Class Is Not Dismissed!
by Gitty Daneshvari
Recommended Ages: 12+

In this sequel to School of Fear, a year has passed since batty beauty-pageant maven Mrs. Wellington started four quirky kids on the road to recovery from their phobias. But during that year, they have all secretly relapsed. Madeleine, the arachnophobe, lives a mostly normal life, but she still sleeps with an insect veil over her face. Formerly water-phobic Garrison now tries to pass himself off as a surfer dude, but he still hasn't put one toe in the ocean. Lulu, who armors herself with sarcasm to cover a deep and abiding terror of enclosed spaces, is exhausted after a year of faking trips to the bathroom and waiting for someone to share a trip in an elevator with her. And though Theo no longer drives his family crazy trying to confirm their "alive or dead" status every hour of the day, he thinks they might soon realize he is secretly spying on them. So they all have to go back to Mrs. Wellington's secretive School of Fear for another summer.

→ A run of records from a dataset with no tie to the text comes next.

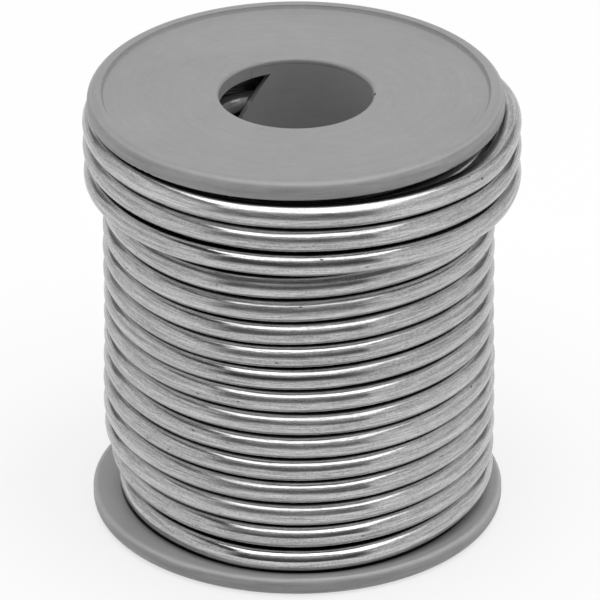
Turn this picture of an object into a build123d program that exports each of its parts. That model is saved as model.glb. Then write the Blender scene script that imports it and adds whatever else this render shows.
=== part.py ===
from build123d import *
import os
from math import cos, dist, pi, radians, sin, sqrt, tan

# Solder wire spool: two plastic mouldings that plug together, and one long wire wound on them.
# Millimetres, +Z up, origin on the spool's axis in the plane that it stands on.
# Angles are measured round the axis from +X, counter-clockwise seen from above.

# ---- spool -------------------------------------------------------------------------------
spool_height = 56.5
flange_radius = 25.4
rim_thickness = 2.35
face_recess = 0.5            # how far the flat outer face lies below the rim's crest
bead_width = 2.0             # raised rim, from its foot on the face to the outside edge
outer_edge_round = 1.2       # convex run from the crest to the outside edge
crest_flat = 0.4             # the narrow flat ring that the spool stands on
crest_round = 0.2            # the crest's edge over the face
inner_edge_round = 0.45
hole_edge_round = 0.4

bore_radius = 9.4
core_wall = 1.2
tip_wall = 0.8               # the core's top end is thinner, so that it leaves a shoulder
lip_thickness = 0.65         # the top flange's lip, which the tips end under
fit_clearance = 0.05         # between the tips and their seat in the top flange

window_centre = 184.0        # opening in the core wall, where the winding starts
window_top_half_angle = 75.0
window_bottom_half_angle = 37.0
window_height = 7.0
slope_lean = 28.0            # the slopes are cut this far off the radial direction
slope_overlap = 1.0          # each slope's cut runs this far into the straight-sided slice
key_half_angle = 59.0        # the flange's key, which fills the gap between the core's tips
slit_width = 0.5             # splits the core's end into two springy tips
slit_angle = 358.0
notch_depth = 0.3            # the slit shows as a notch in the lip's edge

# ---- wire --------------------------------------------------------------------------------
wire_diameter = 2.66
wire_gap = 0.46              # free gap between neighbouring turns
hidden_layers = 4
hidden_layer_step = 2.48     # radial step of the buried layers, nested in each other
core_clearance = 0.1
winding_clearance = 0.14     # outer layer to the buried layers
end_clearance = 0.35         # first turn to the lower flange
winding_shift = 0.28         # the turns sit a little to +X of the axis
loose_shift = 0.58           # the top turns, under the loose ones, sit further out
loose_turns = 3
loose_clearance = 0.2        # the highest loose turn to the top flange
nest_step = 2.78             # radial step from the outer layer up to the loose turns
slack_step = 0.3             # extra step on the +X side, where the loose turns stand off
crossing_step = 0.65         # extra step at the back, where they cross the turns beneath
loose_tilt = 0.8             # how far a loose turn comes down from -X to +X
climb_rise = 0.7             # the climbing wire goes up this much ahead of its way out
climb_delay = 1.6            # over 1 keeps the climbing wire in until the loose turn has passed
cut_end_turn = 0.2           # the last part of a turn, round the back to the cut end

# ---- what follows from them -----------------------------------------------------------------
core_radius = bore_radius + core_wall
tip_radius = bore_radius + tip_wall
seat_radius = tip_radius + fit_clearance
face_level = spool_height - face_recess
lip_level = face_level - lip_thickness
underside_level = spool_height - rim_thickness
crest_radius = flange_radius - outer_edge_round
bead_foot_radius = flange_radius - bead_width

wire_radius = wire_diameter / 2
pitch = wire_diameter + wire_gap
wound_radius = core_radius + hidden_layers * hidden_layer_step
turn_radius = wound_radius + loose_shift + winding_clearance + wire_radius
first_level = rim_thickness + end_clearance + wire_radius
loose_level = underside_level - loose_clearance - wire_radius
winding_room = underside_level - first_level - wire_radius
turns = int(winding_room / pitch) + 1

os.makedirs("parts", exist_ok=True)


# ---- spool mouldings -------------------------------------------------------------------------
def flange_outline(level):
    """Half section of a flange. level() turns a depth below the crest into a height."""
    corner = cos(pi / 4)
    Polyline(
        (bore_radius, level(face_recess + hole_edge_round)),
        (bore_radius, level(rim_thickness)),
        (flange_radius - inner_edge_round, level(rim_thickness)),
    )
    ThreePointArc(
        (flange_radius - inner_edge_round, level(rim_thickness)),
        (
            flange_radius - inner_edge_round * (1 - corner),
            level(rim_thickness - inner_edge_round * (1 - corner)),
        ),
        (flange_radius, level(rim_thickness - inner_edge_round)),
    )
    Line(
        (flange_radius, level(rim_thickness - inner_edge_round)),
        (flange_radius, level(outer_edge_round)),
    )
    ThreePointArc(
        (flange_radius, level(outer_edge_round)),
        (crest_radius + outer_edge_round * corner, level(outer_edge_round * (1 - corner))),
        (crest_radius, level(0)),
    )
    Line((crest_radius, level(0)), (crest_radius - crest_flat, level(0)))
    ThreePointArc(
        (crest_radius - crest_flat, level(0)),
        (crest_radius - crest_flat - crest_round * corner, level(crest_round * (1 - corner))),
        (crest_radius - crest_flat - crest_round, level(crest_round)),
    )
    Polyline(
        (crest_radius - crest_flat - crest_round, level(crest_round)),
        (bead_foot_radius, level(face_recess)),
        (bore_radius + hole_edge_round, level(face_recess)),
    )
    ThreePointArc(
        (bore_radius + hole_edge_round, level(face_recess)),
        (
            bore_radius + hole_edge_round * (1 - corner),
            level(face_recess + hole_edge_round * (1 - corner)),
        ),
        (bore_radius, level(face_recess + hole_edge_round)),
    )


def slice_outline(radius, start, end):
    """Outline of a slice of a disc, between two angles."""
    rim = CenterArc((0, 0), radius, start, end - start)
    Line(rim @ 1, (0, 0))
    Line((0, 0), rim @ 0)


with BuildPart() as core_and_lower_flange:
    with BuildSketch(Plane.XZ):
        with BuildLine():
            flange_outline(lambda depth: depth)
        make_face()
    revolve(axis=Axis.Z)

    # core tube, up to the shoulder that carries the top flange
    with BuildSketch(Plane.XY.offset(rim_thickness)):
        Circle(core_radius)
        Circle(bore_radius, mode=Mode.SUBTRACT)
    extrude(amount=underside_level - rim_thickness)

    # the tips, which pass into the top flange and end under its lip
    with BuildSketch(Plane.XY.offset(underside_level)):
        with BuildLine():
            slice_outline(
                tip_radius,
                window_centre + key_half_angle - 360,
                window_centre - key_half_angle,
            )
        make_face()
        Circle(bore_radius, mode=Mode.SUBTRACT)
    extrude(amount=lip_level - fit_clearance - underside_level)

    # the window under the top flange: a slice with straight sides, and a slope each side of it
    sill_level = underside_level - window_height
    with BuildSketch(Plane.XY.offset(sill_level)):
        with BuildLine():
            slice_outline(
                2 * core_radius,
                window_centre - window_bottom_half_angle,
                window_centre + window_bottom_half_angle,
            )
        make_face()
    extrude(amount=window_height, mode=Mode.SUBTRACT)
    slope_half_angle = (window_top_half_angle - window_bottom_half_angle) / 2
    slope_foot = -bore_radius * sin(radians(slope_lean + slope_half_angle))
    slope_top = -bore_radius * sin(radians(slope_lean - slope_half_angle))
    for side in (-1, 1):
        cut_angle = window_centre + side * (
            window_bottom_half_angle + slope_half_angle + slope_lean
        )
        slope_plane = Plane(
            origin=(0, 0, 0),
            x_dir=(-side * sin(radians(cut_angle)), side * cos(radians(cut_angle)), 0),
            z_dir=(side * cos(radians(cut_angle)), side * sin(radians(cut_angle)), 0),
        )
        with BuildSketch(slope_plane):
            with BuildLine():
                Polyline(
                    (slope_foot - slope_overlap, sill_level),
                    (slope_foot, sill_level),
                    (slope_top, underside_level),
                    (slope_foot - slope_overlap, underside_level),
                    close=True,
                )
            make_face()
        extrude(amount=side * 2 * core_radius, mode=Mode.SUBTRACT)

    # the slit between the two tips
    slit_plane = Plane(
        origin=(0, 0, underside_level),
        x_dir=(cos(radians(slit_angle)), sin(radians(slit_angle)), 0),
        z_dir=(0, 0, 1),
    )
    with BuildSketch(slit_plane):
        Rectangle(2 * core_radius, slit_width, align=(Align.MIN, Align.CENTER))
    extrude(amount=rim_thickness, mode=Mode.SUBTRACT)

with BuildPart() as top_flange:
    with BuildSketch(Plane.XZ):
        with BuildLine():
            flange_outline(lambda depth: spool_height - depth)
        make_face()
    revolve(axis=Axis.Z)

    # seat for the core's tips; what is left of the bore's edge is the key between them
    key_clearance = fit_clearance / tip_radius * 180 / pi
    with BuildSketch(Plane.XY.offset(underside_level)):
        with BuildLine():
            slice_outline(
                seat_radius,
                window_centre + key_half_angle - key_clearance - 360,
                window_centre - key_half_angle + key_clearance,
            )
        make_face()
    extrude(amount=lip_level - underside_level, mode=Mode.SUBTRACT)

    # the notch in the lip's edge, over the slit
    with BuildSketch(slit_plane):
        Rectangle(bore_radius + notch_depth, slit_width, align=(Align.MIN, Align.CENTER))
    extrude(amount=rim_thickness, mode=Mode.SUBTRACT)


# ---- wire ------------------------------------------------------------------------------------
with BuildPart() as inner_wire_layers:
    with BuildSketch(Plane.XY.offset(rim_thickness)):
        Circle(wound_radius)
        Circle(core_radius + core_clearance, mode=Mode.SUBTRACT)
    extrude(amount=underside_level - rim_thickness)


def ease(share):
    """0 to 1 with a level start and a level end."""
    return share * share * (3 - 2 * share)


def mix(start, end, share):
    return start + (end - start) * share


def turn_shift(turn):
    """How far a turn's centre sits to +X of the axis."""
    return winding_shift if turn < turns - loose_turns else loose_shift


def wire_point(turn):
    """The wire's centreline. Whole turns start at -X, pass the front (-Y) level, and change
    level in the half turn round the back."""
    number = int(turn)
    angle = 2 * pi * turn + pi
    back = ease(max(0.0, 2 * (turn - number) - 1))
    over = sin(angle) ** 2 if back > 0 else 0.0
    slack = slack_step * (1 + cos(angle)) / 2
    if number < turns - 1:
        shift = mix(turn_shift(number), turn_shift(number + 1), back)
        radius = turn_radius
        level = first_level + pitch * (number + back)
    elif number < turns:
        # the climb into the loose layer
        shift = loose_shift
        radius = turn_radius + nest_step * back**climb_delay
        level = mix(first_level + pitch * number, loose_level, back) + climb_rise * over
    else:
        shift = loose_shift
        radius = turn_radius + nest_step + slack + crossing_step * over
        front = min(1.0, 2 * (turn - number))
        down = (number - turns) * pitch + loose_tilt * ease(front) + (pitch - loose_tilt) * back
        level = loose_level - down
    return (shift + radius * cos(angle), radius * sin(angle), level)


def heading(turn):
    """Unit tangent of the centreline."""
    step = 0.001
    before = Vector(wire_point(max(turn - step, 0.0)))
    after = Vector(wire_point(turn + step))
    return (after - before).normalized()


def biarc(start, start_dir, end, end_dir):
    """Two arcs that leave start along start_dir and reach end along end_dir."""
    chord = end - start
    both = start_dir + end_dir
    spread = 2 * (1 - start_dir.dot(end_dir))
    along = chord.dot(both)
    reach = (sqrt(along * along + spread * chord.dot(chord)) - along) / spread
    middle = (start + end + (start_dir - end_dir) * reach) / 2
    first = TangentArc(start, middle, tangent=start_dir)
    second = TangentArc(middle, end, tangent=first % 1)
    return [first, second]


total_turns = turns + loose_turns - 0.5 + cut_end_turn
quarter_turns = [number / 4 for number in range(int(total_turns * 4) + 1)]
if total_turns - quarter_turns[-1] > 0.05:
    quarter_turns.append(total_turns)

with BuildPart() as outer_wire_layer:
    with BuildLine() as wire_path:
        stops = [Vector(wire_point(turn)) for turn in quarter_turns]
        headings = [heading(turn) for turn in quarter_turns]
        bends = []
        Line(stops[0] - headings[0] * wire_diameter, stops[0])
        for number in range(len(stops) - 1):
            bends += biarc(
                stops[number], headings[number], stops[number + 1], headings[number + 1]
            )
        Line(stops[-1], stops[-1] + headings[-1] * wire_diameter)
    start_plane = Plane(origin=stops[0] - headings[0] * wire_diameter, z_dir=headings[0])
    with BuildSketch(start_plane):
        Circle(wire_radius)
    sweep(path=wire_path.wire())


def least_gap():
    """Smallest free gap between two stretches of the wire at least a third of a turn apart."""
    samples = 9
    points = [tuple(bend @ (i / samples)) for bend in bends for i in range(samples)]
    apart = samples * 8 // 3
    nearest = min(
        dist(points[i], points[j])
        for i in range(len(points))
        for j in range(i + apart, len(points))
    )
    return nearest - wire_diameter


wire_path_length = sum(bend.length for bend in bends) + 2 * wire_diameter
print("turns in the outer layer:", turns, "loose turns:", loose_turns)
print("least gap of the wire to itself:", round(least_gap(), 3))
print("tightest bend radius:", round(min(bend.radius for bend in bends), 2))
print(
    "tube volume:",
    round(outer_wire_layer.part.volume, 1),
    "section times length:",
    round(pi * wire_radius**2 * wire_path_length, 1),
)

nodes = {
    "core_and_lower_flange": core_and_lower_flange,
    "top_flange": top_flange,
    "inner_wire_layers": inner_wire_layers,
    "outer_wire_layer": outer_wire_layer,
}
for name, piece in nodes.items():
    piece.part.label = name
    export_step(piece.part, f"parts/{name}.step")
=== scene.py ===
import math

import bpy
import numpy as np
from mathutils import Matrix, Vector


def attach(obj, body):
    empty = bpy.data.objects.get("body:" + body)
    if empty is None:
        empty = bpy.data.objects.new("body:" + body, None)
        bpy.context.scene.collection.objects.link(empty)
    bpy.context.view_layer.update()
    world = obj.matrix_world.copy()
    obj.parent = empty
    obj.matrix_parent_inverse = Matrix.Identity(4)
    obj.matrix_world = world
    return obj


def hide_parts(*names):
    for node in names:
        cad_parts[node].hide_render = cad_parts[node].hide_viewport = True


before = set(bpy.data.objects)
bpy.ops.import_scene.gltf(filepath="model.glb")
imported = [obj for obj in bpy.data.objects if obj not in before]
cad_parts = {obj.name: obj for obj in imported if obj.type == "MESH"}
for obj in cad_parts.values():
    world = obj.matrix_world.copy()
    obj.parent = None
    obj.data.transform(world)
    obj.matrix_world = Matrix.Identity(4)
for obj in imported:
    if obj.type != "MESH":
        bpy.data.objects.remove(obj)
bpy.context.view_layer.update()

MM = 0.001

# ---- sizes, in mm ------------------------------------------------------------------------------


def node_box(name):
    """The lowest and the highest corner of a CAD node's box."""
    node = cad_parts[name]
    corners = np.array([node.matrix_world @ Vector(corner) for corner in node.bound_box]) / MM
    return corners.min(0).tolist(), corners.max(0).tolist()


flange_low, flange_high = node_box("top_flange")
FLANGE_RADIUS = flange_high[0]
HEIGHT = flange_high[2]
UPPER_RIM_FOOT = flange_low[2]
RIM = HEIGHT - UPPER_RIM_FOOT
BORE_RADIUS = 9.4
CONTACT_SHADOW_REACH = 22.15  # how far out the painted contact shadow lies on the lower flange, at the left
CONTACT_SHADOW_START = 12.0  # the painted contact shadow stays off the core

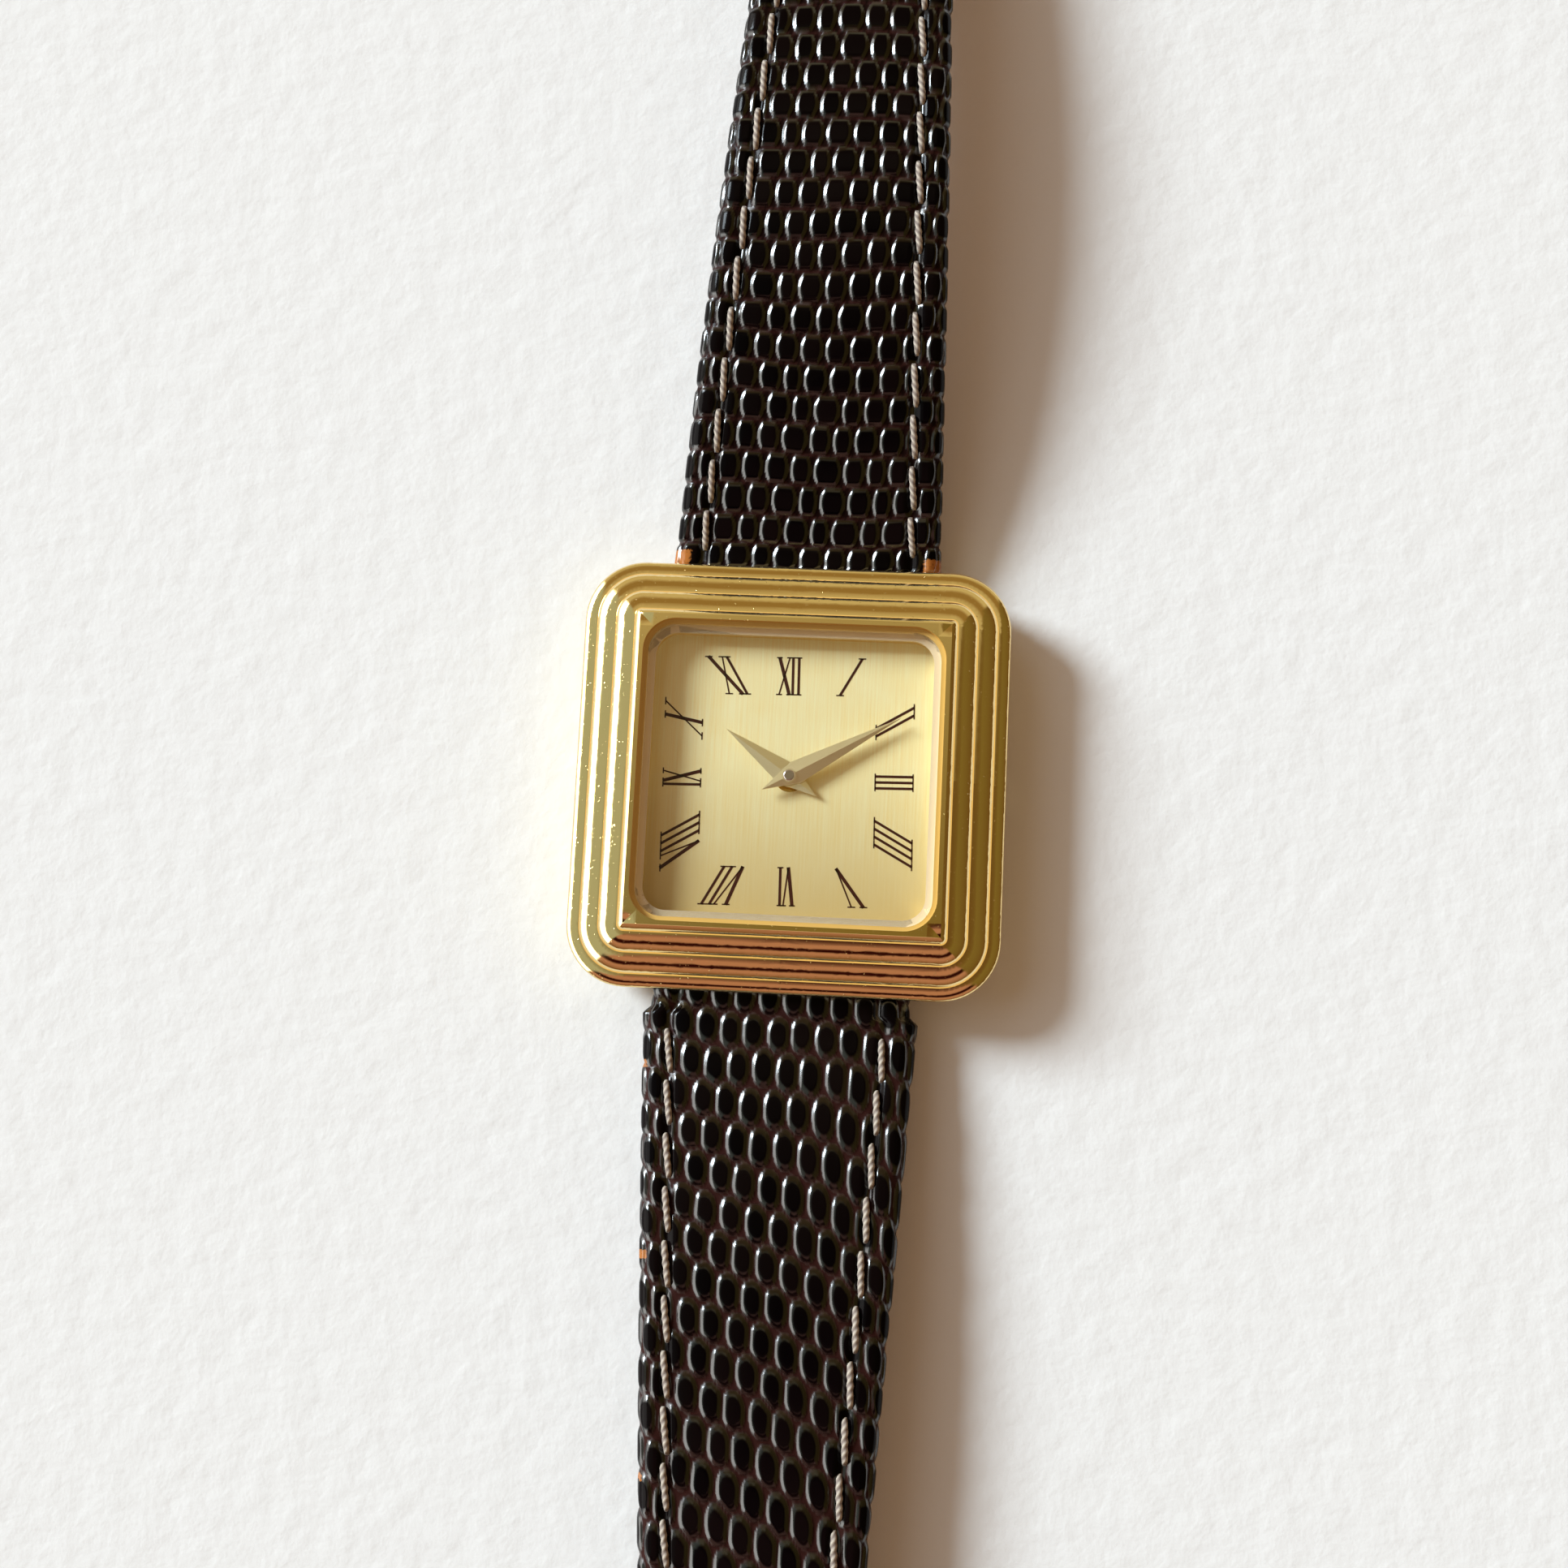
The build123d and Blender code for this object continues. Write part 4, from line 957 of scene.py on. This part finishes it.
class WATCH_OT_stage(bpy.types.Operator):
    """Lays the paper floor and sets the lamp, the room and the camera"""

    bl_idname = "watch.stage"
    bl_label = "Stage"

    def execute(self, context):
        settings = context.scene.watch_stage
        scene = context.scene
        clear_selection()
        bpy.ops.mesh.primitive_grid_add(
            x_subdivisions=4, y_subdivisions=4, size=1.6, location=(0, 0, -0.02 * MM)
        )
        bpy.ops.object.transform_apply(location=True, rotation=False, scale=False)
        floor = context.active_object
        floor.name = "paper_floor"
        floor.data.materials.append(paper_material(settings.floor))
        floor.select_set(False)

        bpy.ops.object.light_add(type="SUN")
        lamp = context.active_object
        lamp.name = "window_light"
        lamp.data.energy = settings.sun
        lamp.data.angle = math.radians(20.0)
        lamp.data.color = (0.79, 0.915, 1.0)
        flat = math.cos(settings.elevation)
        towards = Vector(
            (
                -flat * math.cos(settings.bearing),
                flat * math.sin(settings.bearing),
                math.sin(settings.elevation),
            ),
        )
        lamp.rotation_euler = towards.to_track_quat("Z", "Y").to_euler()
        lamp.select_set(False)

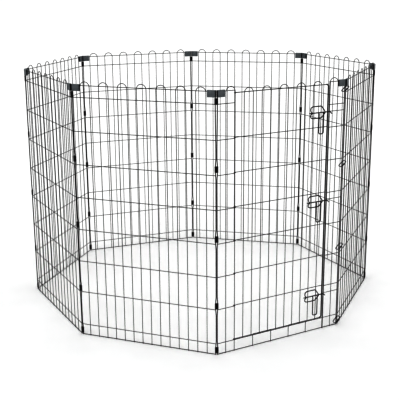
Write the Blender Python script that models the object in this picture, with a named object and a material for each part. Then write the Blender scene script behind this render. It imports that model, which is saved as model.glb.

Unfortunately, they are joined by a chatterbox named Hyacinth, who is so frightened of being alone that she instantly anoints everyone she meets as "besties" and clings to them, I mean physically, until their fingers grow numb. She claims to understand her pet ferret Celery, to whom she attributes all her snotty remarks and naughty impulses. And when the other kids try for a moment of privacy from her, she throws a Category 4 panic attack. I just made that category up, but when it comes to creating offbeat characters and putting them in woolly situations, it's hard to out-do Gitty Daneshvari. If you think nothing can top the bizarre setting of the first installment in this series, wait till a burglar's blackmail note leads Mrs. W, her faithful manservant Schmidty, five kids, one ferret, and a fat bulldog named Macaroni on a race to a beauty pageant for dogs - complete with reckless driving, atrocious wardrobe decisions, a police interrogation, and a disruptive confrontation in front of a crowd of people dressed as their pets.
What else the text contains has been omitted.